SET TASK:
Go through the entries one line at a time, and gather every line that has the word "Blender".

RECORD EXCERPTS:

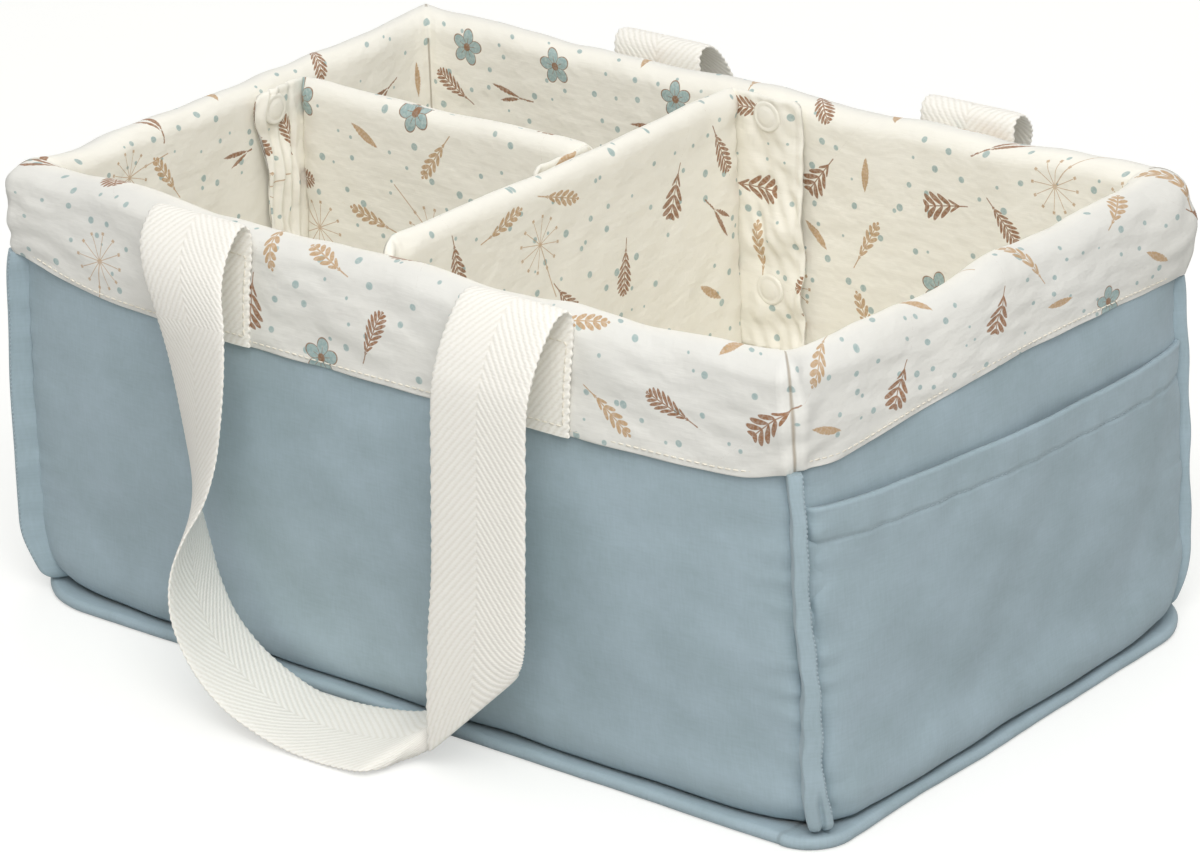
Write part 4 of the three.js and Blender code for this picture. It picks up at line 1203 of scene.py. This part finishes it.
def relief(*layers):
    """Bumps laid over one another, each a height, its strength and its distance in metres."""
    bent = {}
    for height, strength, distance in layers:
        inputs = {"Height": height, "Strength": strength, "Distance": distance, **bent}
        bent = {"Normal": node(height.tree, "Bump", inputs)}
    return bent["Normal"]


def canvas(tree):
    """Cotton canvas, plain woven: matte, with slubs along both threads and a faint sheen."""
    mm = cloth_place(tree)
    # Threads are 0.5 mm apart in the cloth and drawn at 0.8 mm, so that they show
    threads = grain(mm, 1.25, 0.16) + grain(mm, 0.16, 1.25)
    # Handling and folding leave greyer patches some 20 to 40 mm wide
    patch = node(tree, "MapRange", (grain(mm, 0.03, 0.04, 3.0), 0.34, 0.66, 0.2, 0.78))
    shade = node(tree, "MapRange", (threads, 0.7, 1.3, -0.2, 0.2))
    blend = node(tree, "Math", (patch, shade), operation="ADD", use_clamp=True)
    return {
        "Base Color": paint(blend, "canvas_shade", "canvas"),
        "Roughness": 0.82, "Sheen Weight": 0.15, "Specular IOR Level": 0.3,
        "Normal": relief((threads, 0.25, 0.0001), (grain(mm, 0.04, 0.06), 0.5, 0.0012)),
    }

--

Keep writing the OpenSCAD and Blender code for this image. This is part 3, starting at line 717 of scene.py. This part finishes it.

RESPONSE BELOW:
Write part 4 of the three.js and Blender code for this picture. It picks up at line 1203 of scene.py. This part finishes it.
Keep writing the OpenSCAD and Blender code for this image. This is part 3, starting at line 717 of scene.py. This part finishes it.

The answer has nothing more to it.